-- Stored records start --

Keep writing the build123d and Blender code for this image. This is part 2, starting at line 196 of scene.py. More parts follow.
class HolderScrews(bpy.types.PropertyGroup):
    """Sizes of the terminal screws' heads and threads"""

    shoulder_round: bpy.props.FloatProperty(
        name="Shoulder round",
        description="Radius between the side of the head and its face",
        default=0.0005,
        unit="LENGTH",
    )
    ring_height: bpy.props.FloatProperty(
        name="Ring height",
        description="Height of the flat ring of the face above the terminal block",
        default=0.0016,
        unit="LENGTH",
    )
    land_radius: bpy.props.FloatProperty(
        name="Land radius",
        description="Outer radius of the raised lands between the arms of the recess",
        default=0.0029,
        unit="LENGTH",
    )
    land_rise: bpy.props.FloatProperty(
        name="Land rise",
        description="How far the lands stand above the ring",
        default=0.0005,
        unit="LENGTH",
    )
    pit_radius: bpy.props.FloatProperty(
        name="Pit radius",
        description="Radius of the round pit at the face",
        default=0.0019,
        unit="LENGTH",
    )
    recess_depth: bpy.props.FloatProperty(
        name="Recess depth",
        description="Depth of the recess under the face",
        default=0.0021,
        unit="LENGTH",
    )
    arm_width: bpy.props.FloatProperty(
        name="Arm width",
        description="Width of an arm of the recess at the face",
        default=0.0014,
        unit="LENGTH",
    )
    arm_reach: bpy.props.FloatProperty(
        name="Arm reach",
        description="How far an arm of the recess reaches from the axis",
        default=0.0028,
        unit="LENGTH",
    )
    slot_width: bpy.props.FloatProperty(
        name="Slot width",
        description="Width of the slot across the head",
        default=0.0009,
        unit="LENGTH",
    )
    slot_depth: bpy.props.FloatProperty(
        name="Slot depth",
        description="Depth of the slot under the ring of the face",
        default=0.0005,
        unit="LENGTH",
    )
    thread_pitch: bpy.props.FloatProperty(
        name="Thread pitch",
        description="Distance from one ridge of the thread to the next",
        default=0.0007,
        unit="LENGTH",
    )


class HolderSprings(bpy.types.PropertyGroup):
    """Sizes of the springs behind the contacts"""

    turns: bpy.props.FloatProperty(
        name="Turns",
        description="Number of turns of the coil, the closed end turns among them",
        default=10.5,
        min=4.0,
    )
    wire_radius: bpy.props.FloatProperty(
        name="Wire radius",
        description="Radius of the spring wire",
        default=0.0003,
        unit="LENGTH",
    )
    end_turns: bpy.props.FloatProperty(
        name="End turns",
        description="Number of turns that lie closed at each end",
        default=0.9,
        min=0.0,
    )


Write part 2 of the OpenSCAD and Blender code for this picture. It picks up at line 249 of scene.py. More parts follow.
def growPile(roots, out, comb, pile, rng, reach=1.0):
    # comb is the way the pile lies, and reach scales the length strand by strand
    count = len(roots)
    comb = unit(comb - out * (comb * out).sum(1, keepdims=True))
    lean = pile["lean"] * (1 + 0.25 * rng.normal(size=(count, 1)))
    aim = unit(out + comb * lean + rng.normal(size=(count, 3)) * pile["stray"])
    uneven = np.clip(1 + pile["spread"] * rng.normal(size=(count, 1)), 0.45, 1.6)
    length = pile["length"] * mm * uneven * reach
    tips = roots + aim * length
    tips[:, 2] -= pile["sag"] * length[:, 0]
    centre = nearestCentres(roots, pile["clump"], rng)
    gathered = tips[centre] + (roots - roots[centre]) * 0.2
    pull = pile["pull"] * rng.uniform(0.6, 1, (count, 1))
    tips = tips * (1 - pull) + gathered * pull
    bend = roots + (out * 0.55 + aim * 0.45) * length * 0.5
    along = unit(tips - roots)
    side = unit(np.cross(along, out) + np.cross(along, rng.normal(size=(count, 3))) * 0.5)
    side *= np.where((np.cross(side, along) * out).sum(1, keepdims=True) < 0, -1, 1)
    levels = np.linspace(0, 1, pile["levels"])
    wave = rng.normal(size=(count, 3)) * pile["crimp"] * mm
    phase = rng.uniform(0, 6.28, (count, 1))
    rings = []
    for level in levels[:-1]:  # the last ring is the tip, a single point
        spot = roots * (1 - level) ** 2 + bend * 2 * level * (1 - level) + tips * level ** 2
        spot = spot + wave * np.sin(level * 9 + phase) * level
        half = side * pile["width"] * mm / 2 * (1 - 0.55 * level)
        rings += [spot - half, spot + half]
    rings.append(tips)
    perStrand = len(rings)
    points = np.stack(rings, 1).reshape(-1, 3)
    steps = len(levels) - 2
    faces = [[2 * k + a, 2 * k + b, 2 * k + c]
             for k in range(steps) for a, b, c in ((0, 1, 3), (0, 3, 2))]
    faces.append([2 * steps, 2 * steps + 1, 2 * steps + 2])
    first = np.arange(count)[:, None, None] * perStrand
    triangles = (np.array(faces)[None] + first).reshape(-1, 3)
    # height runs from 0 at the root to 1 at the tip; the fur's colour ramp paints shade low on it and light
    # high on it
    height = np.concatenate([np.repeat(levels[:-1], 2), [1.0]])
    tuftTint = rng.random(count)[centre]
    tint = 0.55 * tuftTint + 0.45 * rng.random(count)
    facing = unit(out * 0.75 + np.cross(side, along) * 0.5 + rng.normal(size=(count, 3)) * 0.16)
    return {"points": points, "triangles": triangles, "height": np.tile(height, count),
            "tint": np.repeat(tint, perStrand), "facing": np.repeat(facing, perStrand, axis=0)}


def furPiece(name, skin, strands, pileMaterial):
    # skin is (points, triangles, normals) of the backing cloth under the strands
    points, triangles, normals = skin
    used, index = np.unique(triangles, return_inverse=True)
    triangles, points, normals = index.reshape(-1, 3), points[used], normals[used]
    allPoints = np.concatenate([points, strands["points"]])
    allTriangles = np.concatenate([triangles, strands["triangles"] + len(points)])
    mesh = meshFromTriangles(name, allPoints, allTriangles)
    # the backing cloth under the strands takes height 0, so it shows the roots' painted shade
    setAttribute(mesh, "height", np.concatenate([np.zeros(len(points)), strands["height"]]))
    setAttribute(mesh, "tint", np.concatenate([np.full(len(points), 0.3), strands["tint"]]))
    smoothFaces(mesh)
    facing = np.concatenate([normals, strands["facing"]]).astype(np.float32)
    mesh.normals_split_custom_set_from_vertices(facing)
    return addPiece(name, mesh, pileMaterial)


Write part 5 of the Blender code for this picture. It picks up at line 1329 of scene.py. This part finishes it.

-- Stored records end --

**What the task requires**
Word for word, extract all the records.

**Task result**
Keep writing the build123d and Blender code for this image. This is part 2, starting at line 196 of scene.py. More parts follow.
class HolderScrews(bpy.types.PropertyGroup):
    """Sizes of the terminal screws' heads and threads"""

    shoulder_round: bpy.props.FloatProperty(
        name="Shoulder round",
        description="Radius between the side of the head and its face",
        default=0.0005,
        unit="LENGTH",
    )
    ring_height: bpy.props.FloatProperty(
        name="Ring height",
        description="Height of the flat ring of the face above the terminal block",
        default=0.0016,
        unit="LENGTH",
    )
    land_radius: bpy.props.FloatProperty(
        name="Land radius",
        description="Outer radius of the raised lands between the arms of the recess",
        default=0.0029,
        unit="LENGTH",
    )
    land_rise: bpy.props.FloatProperty(
        name="Land rise",
        description="How far the lands stand above the ring",
        default=0.0005,
        unit="LENGTH",
    )
    pit_radius: bpy.props.FloatProperty(
        name="Pit radius",
        description="Radius of the round pit at the face",
        default=0.0019,
        unit="LENGTH",
    )
    recess_depth: bpy.props.FloatProperty(
        name="Recess depth",
        description="Depth of the recess under the face",
        default=0.0021,
        unit="LENGTH",
    )
    arm_width: bpy.props.FloatProperty(
        name="Arm width",
        description="Width of an arm of the recess at the face",
        default=0.0014,
        unit="LENGTH",
    )
    arm_reach: bpy.props.FloatProperty(
        name="Arm reach",
        description="How far an arm of the recess reaches from the axis",
        default=0.0028,
        unit="LENGTH",
    )
    slot_width: bpy.props.FloatProperty(
        name="Slot width",
        description="Width of the slot across the head",
        default=0.0009,
        unit="LENGTH",
    )
    slot_depth: bpy.props.FloatProperty(
        name="Slot depth",
        description="Depth of the slot under the ring of the face",
        default=0.0005,
        unit="LENGTH",
    )
    thread_pitch: bpy.props.FloatProperty(
        name="Thread pitch",
        description="Distance from one ridge of the thread to the next",
        default=0.0007,
        unit="LENGTH",
    )


class HolderSprings(bpy.types.PropertyGroup):
    """Sizes of the springs behind the contacts"""

    turns: bpy.props.FloatProperty(
        name="Turns",
        description="Number of turns of the coil, the closed end turns among them",
        default=10.5,
        min=4.0,
    )
    wire_radius: bpy.props.FloatProperty(
        name="Wire radius",
        description="Radius of the spring wire",
        default=0.0003,
        unit="LENGTH",
    )
    end_turns: bpy.props.FloatProperty(
        name="End turns",
        description="Number of turns that lie closed at each end",
        default=0.9,
        min=0.0,
    )


Write part 2 of the OpenSCAD and Blender code for this picture. It picks up at line 249 of scene.py. More parts follow.
def growPile(roots, out, comb, pile, rng, reach=1.0):
    # comb is the way the pile lies, and reach scales the length strand by strand
    count = len(roots)
    comb = unit(comb - out * (comb * out).sum(1, keepdims=True))
    lean = pile["lean"] * (1 + 0.25 * rng.normal(size=(count, 1)))
    aim = unit(out + comb * lean + rng.normal(size=(count, 3)) * pile["stray"])
    uneven = np.clip(1 + pile["spread"] * rng.normal(size=(count, 1)), 0.45, 1.6)
    length = pile["length"] * mm * uneven * reach
    tips = roots + aim * length
    tips[:, 2] -= pile["sag"] * length[:, 0]
    centre = nearestCentres(roots, pile["clump"], rng)
    gathered = tips[centre] + (roots - roots[centre]) * 0.2
    pull = pile["pull"] * rng.uniform(0.6, 1, (count, 1))
    tips = tips * (1 - pull) + gathered * pull
    bend = roots + (out * 0.55 + aim * 0.45) * length * 0.5
    along = unit(tips - roots)
    side = unit(np.cross(along, out) + np.cross(along, rng.normal(size=(count, 3))) * 0.5)
    side *= np.where((np.cross(side, along) * out).sum(1, keepdims=True) < 0, -1, 1)
    levels = np.linspace(0, 1, pile["levels"])
    wave = rng.normal(size=(count, 3)) * pile["crimp"] * mm
    phase = rng.uniform(0, 6.28, (count, 1))
    rings = []
    for level in levels[:-1]:  # the last ring is the tip, a single point
        spot = roots * (1 - level) ** 2 + bend * 2 * level * (1 - level) + tips * level ** 2
        spot = spot + wave * np.sin(level * 9 + phase) * level
        half = side * pile["width"] * mm / 2 * (1 - 0.55 * level)
        rings += [spot - half, spot + half]
    rings.append(tips)
    perStrand = len(rings)
    points = np.stack(rings, 1).reshape(-1, 3)
    steps = len(levels) - 2
    faces = [[2 * k + a, 2 * k + b, 2 * k + c]
             for k in range(steps) for a, b, c in ((0, 1, 3), (0, 3, 2))]
    faces.append([2 * steps, 2 * steps + 1, 2 * steps + 2])
    first = np.arange(count)[:, None, None] * perStrand
    triangles = (np.array(faces)[None] + first).reshape(-1, 3)
    # height runs from 0 at the root to 1 at the tip; the fur's colour ramp paints shade low on it and light
    # high on it
    height = np.concatenate([np.repeat(levels[:-1], 2), [1.0]])
    tuftTint = rng.random(count)[centre]
    tint = 0.55 * tuftTint + 0.45 * rng.random(count)
    facing = unit(out * 0.75 + np.cross(side, along) * 0.5 + rng.normal(size=(count, 3)) * 0.16)
    return {"points": points, "triangles": triangles, "height": np.tile(height, count),
            "tint": np.repeat(tint, perStrand), "facing": np.repeat(facing, perStrand, axis=0)}


def furPiece(name, skin, strands, pileMaterial):
    # skin is (points, triangles, normals) of the backing cloth under the strands
    points, triangles, normals = skin
    used, index = np.unique(triangles, return_inverse=True)
    triangles, points, normals = index.reshape(-1, 3), points[used], normals[used]
    allPoints = np.concatenate([points, strands["points"]])
    allTriangles = np.concatenate([triangles, strands["triangles"] + len(points)])
    mesh = meshFromTriangles(name, allPoints, allTriangles)
    # the backing cloth under the strands takes height 0, so it shows the roots' painted shade
    setAttribute(mesh, "height", np.concatenate([np.zeros(len(points)), strands["height"]]))
    setAttribute(mesh, "tint", np.concatenate([np.full(len(points), 0.3), strands["tint"]]))
    smoothFaces(mesh)
    facing = np.concatenate([normals, strands["facing"]]).astype(np.float32)
    mesh.normals_split_custom_set_from_vertices(facing)
    return addPiece(name, mesh, pileMaterial)


Write part 5 of the Blender code for this picture. It picks up at line 1329 of scene.py. This part finishes it.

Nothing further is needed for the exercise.